Пришли мужики, такие же чистые и здоровые, как и привезший его Савельич. Поцеловав друг друга, они с тихими молитвами и присловьями внесли штабс-капитана в прохладную горницу. Положили на лавку: вдоль стен теснились громадные, железом обитые сундуки с добром. Икон в доме не было – вместо них висели ветхозаветные скрижали.

– Ладно, в боковицу его сховаю, – сказал Савельич, снова целуясь с мужиками. – Мне это не греховно будет, хоша он и присягательный человек. Пущай отлежится в благодати нашей. А ввечеру и старицу Епифанию привесть надобно, чтобы врачевать его поскорее.

Некрасова спрятали в «боковице» – маленькой клетушке в приделе избы, где хранились перезрелые, растрескавшиеся тыквы. Под потолком сушились пучки каких-то трав, от них одуряюще сладко несло дурманом. Аннушка принесла офицеру светлого меду в деревянной чашке и кусок пресного кукурузного хлеба.

Штабс-капитан поймал ее большую влажную руку, прижал к своим высохшим от страданий губам.

– Спасибо вам, – сказал он и заметил, как испуганно оглянулась на дверь молодая раскольница. – Я вам так благодарен… Ну куда бы я делся? Просто счастье какое-то.

Девушка сильными тычками кулаков взбила под ним жаркие подушки. Помахав полотенцем, выгнала за дверь одинокую муху. Потом поклонилась ему с порога и ушла, пылающая и гордая. Некрасов едва-едва притронулся к меду и, забыв о боли, погрузился в чуткий сон и был разбужен лишь поздним вечером.

Ярко светила керосиновая лампа. Перед ним, беззубо улыбаясь, сидела страшная горбоносая старуха гречанка с глазами такой удивительной красоты, какую Некрасов не встречал даже у девушек.
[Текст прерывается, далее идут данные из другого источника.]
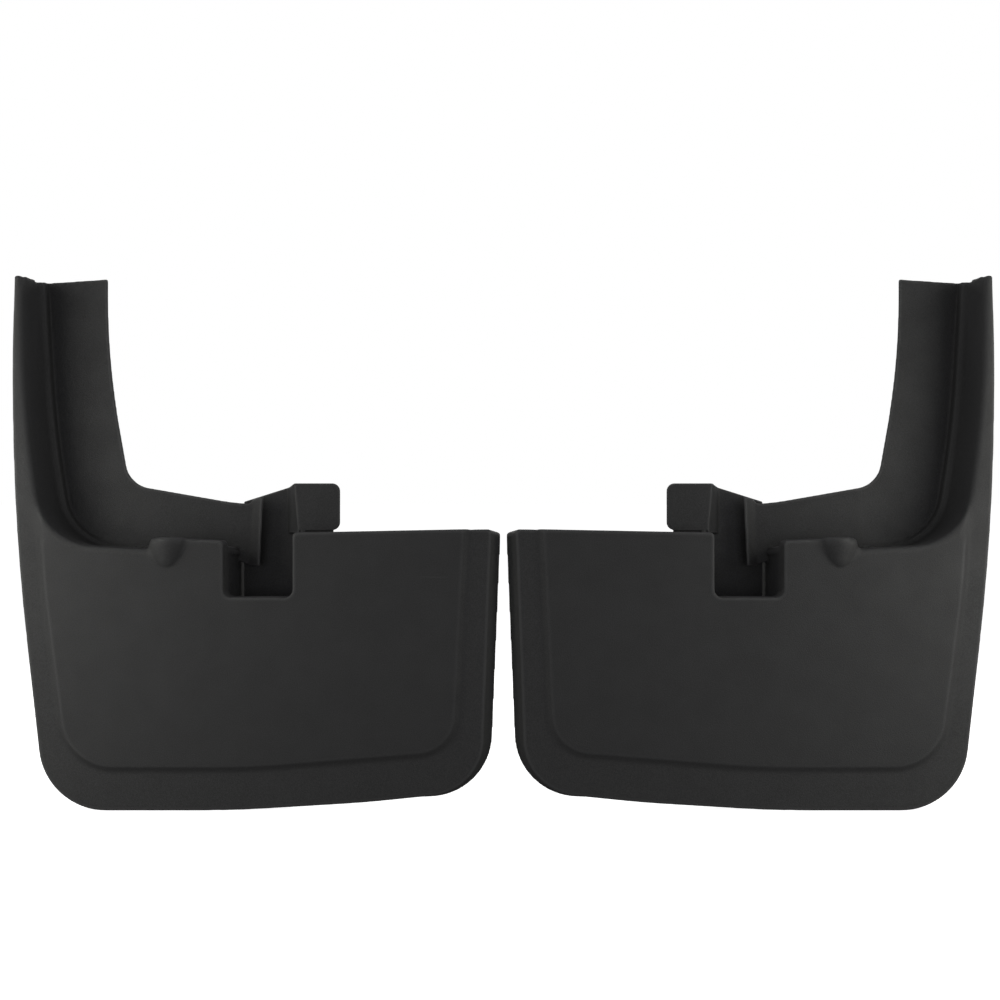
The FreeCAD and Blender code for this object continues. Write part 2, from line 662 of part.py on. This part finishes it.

Штабс-капитан догадался, что перед ним та самая старица Епифания, о которой говорил Савельич, и он начал задирать на себе рубаху, чтобы показать раны.
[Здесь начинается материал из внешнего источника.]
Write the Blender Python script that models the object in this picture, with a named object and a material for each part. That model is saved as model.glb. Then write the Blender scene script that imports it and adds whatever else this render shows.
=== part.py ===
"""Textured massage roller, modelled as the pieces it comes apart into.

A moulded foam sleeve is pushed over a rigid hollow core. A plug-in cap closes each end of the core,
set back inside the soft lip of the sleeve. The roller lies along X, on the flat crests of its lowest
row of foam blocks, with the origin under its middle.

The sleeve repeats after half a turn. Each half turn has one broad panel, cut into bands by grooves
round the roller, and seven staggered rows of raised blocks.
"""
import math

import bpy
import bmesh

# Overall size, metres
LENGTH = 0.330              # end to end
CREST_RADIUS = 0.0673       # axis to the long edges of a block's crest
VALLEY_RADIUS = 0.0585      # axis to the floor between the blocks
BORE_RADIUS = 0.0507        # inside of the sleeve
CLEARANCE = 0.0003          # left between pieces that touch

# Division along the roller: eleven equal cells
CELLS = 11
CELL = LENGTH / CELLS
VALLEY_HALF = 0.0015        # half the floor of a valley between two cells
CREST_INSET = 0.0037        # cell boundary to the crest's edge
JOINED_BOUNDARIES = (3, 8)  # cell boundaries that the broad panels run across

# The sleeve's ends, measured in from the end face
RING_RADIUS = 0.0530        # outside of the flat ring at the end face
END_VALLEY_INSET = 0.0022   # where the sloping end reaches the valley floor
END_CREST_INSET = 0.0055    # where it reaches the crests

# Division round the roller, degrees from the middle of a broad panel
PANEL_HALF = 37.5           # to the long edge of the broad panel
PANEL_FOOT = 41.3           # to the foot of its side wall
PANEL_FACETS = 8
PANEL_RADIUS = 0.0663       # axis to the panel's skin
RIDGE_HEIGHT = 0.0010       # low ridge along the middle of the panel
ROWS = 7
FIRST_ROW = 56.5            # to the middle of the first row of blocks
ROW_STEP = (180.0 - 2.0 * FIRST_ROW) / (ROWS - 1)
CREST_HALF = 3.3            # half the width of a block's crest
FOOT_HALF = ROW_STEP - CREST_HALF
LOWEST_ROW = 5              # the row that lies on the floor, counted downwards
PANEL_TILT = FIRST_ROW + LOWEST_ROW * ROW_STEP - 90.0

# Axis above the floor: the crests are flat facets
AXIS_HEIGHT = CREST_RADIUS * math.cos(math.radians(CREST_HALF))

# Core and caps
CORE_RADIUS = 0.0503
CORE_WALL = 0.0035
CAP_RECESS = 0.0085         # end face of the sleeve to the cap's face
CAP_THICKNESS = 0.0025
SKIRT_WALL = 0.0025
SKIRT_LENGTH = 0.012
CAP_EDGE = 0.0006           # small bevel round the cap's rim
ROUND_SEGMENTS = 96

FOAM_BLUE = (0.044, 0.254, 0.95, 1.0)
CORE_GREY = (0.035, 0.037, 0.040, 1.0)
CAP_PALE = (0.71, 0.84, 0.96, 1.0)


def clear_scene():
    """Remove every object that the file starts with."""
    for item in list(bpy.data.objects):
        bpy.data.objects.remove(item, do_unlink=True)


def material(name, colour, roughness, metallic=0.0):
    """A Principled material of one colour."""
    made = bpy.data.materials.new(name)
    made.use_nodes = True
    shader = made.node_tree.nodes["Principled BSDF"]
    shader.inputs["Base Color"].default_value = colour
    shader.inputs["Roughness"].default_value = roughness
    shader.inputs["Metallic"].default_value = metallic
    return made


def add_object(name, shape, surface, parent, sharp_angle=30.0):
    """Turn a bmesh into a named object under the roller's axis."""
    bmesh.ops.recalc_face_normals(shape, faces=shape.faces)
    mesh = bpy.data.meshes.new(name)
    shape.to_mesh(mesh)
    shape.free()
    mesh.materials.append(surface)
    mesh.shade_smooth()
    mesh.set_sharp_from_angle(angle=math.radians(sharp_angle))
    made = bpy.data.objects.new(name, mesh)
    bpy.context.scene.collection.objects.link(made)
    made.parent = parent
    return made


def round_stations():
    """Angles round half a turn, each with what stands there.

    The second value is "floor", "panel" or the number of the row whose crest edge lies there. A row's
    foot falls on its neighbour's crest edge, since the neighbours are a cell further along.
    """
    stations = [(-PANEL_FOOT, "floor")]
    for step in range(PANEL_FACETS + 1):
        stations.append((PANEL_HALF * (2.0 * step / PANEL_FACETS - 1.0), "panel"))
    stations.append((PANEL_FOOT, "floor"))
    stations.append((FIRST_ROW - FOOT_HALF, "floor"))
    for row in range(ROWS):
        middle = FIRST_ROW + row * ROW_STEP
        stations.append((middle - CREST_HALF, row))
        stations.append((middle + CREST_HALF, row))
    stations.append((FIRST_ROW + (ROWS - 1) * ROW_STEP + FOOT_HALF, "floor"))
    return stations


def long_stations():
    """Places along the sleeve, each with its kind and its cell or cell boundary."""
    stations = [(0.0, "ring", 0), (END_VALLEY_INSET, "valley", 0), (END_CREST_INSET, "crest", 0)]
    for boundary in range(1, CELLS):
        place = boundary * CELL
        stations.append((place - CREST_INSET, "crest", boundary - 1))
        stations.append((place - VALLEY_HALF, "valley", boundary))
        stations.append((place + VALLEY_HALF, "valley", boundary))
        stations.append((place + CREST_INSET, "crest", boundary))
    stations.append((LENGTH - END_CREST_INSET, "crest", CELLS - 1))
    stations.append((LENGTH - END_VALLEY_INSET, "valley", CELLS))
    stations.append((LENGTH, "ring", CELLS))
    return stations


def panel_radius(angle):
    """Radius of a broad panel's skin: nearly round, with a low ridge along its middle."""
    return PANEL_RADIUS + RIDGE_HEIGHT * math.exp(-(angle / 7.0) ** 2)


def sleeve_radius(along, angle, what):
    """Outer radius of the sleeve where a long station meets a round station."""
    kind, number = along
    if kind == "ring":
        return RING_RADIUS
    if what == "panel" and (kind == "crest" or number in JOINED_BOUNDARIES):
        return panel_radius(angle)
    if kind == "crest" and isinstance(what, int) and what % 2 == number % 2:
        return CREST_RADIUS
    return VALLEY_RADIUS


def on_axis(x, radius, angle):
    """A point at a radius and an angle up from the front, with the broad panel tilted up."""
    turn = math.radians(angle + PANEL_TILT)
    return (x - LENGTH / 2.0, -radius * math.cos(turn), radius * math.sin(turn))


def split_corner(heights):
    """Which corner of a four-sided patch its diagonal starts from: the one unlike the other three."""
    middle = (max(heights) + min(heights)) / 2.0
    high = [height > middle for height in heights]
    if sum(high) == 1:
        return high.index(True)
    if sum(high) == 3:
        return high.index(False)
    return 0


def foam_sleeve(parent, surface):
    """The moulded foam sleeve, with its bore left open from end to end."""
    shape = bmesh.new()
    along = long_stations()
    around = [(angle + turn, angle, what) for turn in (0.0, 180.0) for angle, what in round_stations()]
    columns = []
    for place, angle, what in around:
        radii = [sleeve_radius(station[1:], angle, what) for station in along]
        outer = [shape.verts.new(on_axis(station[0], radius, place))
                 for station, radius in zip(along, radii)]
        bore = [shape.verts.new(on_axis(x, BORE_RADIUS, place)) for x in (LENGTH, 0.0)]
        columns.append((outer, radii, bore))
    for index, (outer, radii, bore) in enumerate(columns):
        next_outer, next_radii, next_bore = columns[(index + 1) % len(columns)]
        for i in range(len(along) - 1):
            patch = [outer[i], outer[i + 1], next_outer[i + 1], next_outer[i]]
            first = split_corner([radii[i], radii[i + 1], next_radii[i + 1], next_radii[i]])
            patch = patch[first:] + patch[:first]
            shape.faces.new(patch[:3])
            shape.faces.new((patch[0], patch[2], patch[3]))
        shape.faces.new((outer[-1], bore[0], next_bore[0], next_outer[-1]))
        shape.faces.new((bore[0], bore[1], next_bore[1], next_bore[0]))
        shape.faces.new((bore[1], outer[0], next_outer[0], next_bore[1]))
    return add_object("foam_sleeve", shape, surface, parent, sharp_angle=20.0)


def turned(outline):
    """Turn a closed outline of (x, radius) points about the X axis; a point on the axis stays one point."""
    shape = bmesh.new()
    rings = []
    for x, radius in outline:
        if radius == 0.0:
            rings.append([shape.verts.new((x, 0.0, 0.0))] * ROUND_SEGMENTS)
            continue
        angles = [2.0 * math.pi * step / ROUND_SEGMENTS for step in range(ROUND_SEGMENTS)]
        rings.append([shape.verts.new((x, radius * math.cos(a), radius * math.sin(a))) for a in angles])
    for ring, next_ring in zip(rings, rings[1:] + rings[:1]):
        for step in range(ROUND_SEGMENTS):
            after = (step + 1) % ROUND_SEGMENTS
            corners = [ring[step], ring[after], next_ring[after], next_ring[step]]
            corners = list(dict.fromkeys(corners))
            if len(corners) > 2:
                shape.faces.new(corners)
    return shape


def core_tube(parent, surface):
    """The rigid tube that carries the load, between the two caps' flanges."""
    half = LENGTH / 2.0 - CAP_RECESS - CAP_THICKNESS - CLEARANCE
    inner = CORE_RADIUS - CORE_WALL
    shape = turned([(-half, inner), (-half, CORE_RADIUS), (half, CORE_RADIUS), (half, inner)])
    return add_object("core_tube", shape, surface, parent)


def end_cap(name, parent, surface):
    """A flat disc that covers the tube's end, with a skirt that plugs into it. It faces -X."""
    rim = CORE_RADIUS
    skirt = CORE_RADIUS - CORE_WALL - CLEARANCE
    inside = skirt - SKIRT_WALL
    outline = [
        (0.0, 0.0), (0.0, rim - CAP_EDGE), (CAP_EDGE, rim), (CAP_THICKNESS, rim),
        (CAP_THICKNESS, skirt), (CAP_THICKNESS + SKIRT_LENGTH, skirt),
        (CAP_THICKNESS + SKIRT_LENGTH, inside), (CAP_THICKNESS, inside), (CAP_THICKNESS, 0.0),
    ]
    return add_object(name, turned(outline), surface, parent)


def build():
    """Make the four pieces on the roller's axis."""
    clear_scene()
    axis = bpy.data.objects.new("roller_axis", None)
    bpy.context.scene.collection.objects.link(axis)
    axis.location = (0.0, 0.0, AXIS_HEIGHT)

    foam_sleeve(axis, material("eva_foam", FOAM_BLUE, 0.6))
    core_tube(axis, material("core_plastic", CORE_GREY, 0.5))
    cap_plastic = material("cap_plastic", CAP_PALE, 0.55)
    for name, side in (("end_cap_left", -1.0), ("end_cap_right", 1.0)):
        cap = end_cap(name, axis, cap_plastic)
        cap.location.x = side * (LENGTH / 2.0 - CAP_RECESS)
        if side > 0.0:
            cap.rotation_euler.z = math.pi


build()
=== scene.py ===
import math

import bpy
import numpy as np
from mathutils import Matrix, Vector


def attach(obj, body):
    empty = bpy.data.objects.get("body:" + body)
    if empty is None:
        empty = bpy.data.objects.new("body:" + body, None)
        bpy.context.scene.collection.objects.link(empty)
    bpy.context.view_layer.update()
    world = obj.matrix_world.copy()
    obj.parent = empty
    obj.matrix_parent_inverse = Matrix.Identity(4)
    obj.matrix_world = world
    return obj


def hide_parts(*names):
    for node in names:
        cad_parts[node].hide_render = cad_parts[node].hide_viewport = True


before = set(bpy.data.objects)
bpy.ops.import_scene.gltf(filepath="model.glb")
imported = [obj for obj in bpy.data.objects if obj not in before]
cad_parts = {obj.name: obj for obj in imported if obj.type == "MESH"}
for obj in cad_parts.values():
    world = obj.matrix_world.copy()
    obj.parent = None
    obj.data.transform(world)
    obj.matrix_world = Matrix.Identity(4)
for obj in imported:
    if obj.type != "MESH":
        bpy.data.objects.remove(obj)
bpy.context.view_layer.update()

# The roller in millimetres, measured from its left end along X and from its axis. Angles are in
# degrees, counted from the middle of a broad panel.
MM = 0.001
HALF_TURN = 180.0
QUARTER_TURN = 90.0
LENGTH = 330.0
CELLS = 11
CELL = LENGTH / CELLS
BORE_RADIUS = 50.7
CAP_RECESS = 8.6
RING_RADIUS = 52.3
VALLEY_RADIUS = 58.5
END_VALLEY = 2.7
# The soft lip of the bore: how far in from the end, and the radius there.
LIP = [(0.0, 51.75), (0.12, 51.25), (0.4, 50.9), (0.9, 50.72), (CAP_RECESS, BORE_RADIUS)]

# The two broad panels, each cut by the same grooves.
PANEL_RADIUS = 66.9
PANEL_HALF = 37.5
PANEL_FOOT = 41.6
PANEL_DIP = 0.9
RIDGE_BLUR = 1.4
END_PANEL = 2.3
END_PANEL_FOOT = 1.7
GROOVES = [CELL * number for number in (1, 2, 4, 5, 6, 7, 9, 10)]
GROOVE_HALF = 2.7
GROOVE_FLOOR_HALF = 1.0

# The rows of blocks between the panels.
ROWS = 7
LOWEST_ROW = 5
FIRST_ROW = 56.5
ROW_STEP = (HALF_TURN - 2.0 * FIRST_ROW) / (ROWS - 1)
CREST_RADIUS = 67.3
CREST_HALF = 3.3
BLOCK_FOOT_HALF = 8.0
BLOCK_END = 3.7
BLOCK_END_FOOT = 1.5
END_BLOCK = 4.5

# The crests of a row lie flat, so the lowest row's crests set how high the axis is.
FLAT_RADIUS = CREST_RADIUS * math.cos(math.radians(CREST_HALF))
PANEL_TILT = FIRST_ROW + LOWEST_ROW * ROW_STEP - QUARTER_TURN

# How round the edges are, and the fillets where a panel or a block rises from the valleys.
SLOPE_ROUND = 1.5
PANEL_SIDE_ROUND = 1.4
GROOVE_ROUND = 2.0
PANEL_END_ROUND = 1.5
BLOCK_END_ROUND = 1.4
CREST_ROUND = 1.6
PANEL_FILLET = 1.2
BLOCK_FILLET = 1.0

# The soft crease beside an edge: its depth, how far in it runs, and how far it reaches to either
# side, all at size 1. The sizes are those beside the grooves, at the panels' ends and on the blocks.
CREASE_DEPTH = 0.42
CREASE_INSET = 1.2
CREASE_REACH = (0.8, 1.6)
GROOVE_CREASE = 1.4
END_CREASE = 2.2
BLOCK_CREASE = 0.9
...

– Ого, – сказала знахарка, – пана офицера убить проклятым османам не удалось!

Епифания говорила по-русски, однако с польским акцентом, и в разговоре выяснилось, что старуха провела свою молодость в Пулавах, где блистала красотой при дворе магнатов – князей Чарторыжских, – и хорошо помнит еще императора Александра Павловича. Каким образом занесла ее судьба сюда, в знойные долины Арарата, штабс-капитан спрашивать не стал и покорно подставил ей свои страшные разрезы.

– Кровь молодая у пана, заживет быстро, – сказала гречанка, и с осторожностью, удивительной для ее скрюченных от старости костлявых пальцев, она долго, почти неслышно втирала в раны пахучую мазь. – Я много жила среди русских, – говорила старуха. – И я знаю, какие они терпеливые. Пану лежать недолго, завтра его раны уже будут чистыми. О-о, я умею лечить!

Покидая Некрасова, старуха вдруг приникла к самому уху офицера и горячо зашептала:

– Я ненавижу их… этих султанских собак, которые сгубили мне жизнь. Я ненавижу их лица и адаты, их детей и женщин, я сожгла бы весь этот край! В моей юности греки и русские были братья, и я счастлива теперь… О-о, только один бог знает, как я радуюсь, когда вижу вас здесь, в Баязете, и ваши флаги на башнях!

Некрасов поглядел в прекрасные сухие глаза старухи и увидел в них такой огонь ненависти, что ему сделалось страшно.

– Матушка Епифания, – сказал он, – я ни о чем не спрашиваю. Путь из Пулавского замка до Баязета очень далек, и я догадываюсь, что ваша судьба сложилась ужасно.

– Сын мой, ужасно – это не то слово. Из гордой фанариотки, друга Байрона и князя Ипсиланти, меня сделали здесь… рабой!

Она ушла. Сколько же ей лет, если она знала еще Байрона и была другом знаменитого героя Греции, свободолюбивого повстанца Ипсиланти? Некрасову стало душно, спину палило огнем, но этот огонь был ему даже приятен. Боль медленно отступала, уже побежденная в его теле, и он снова заснул, чтобы проснуться от частого перестука выстрелов.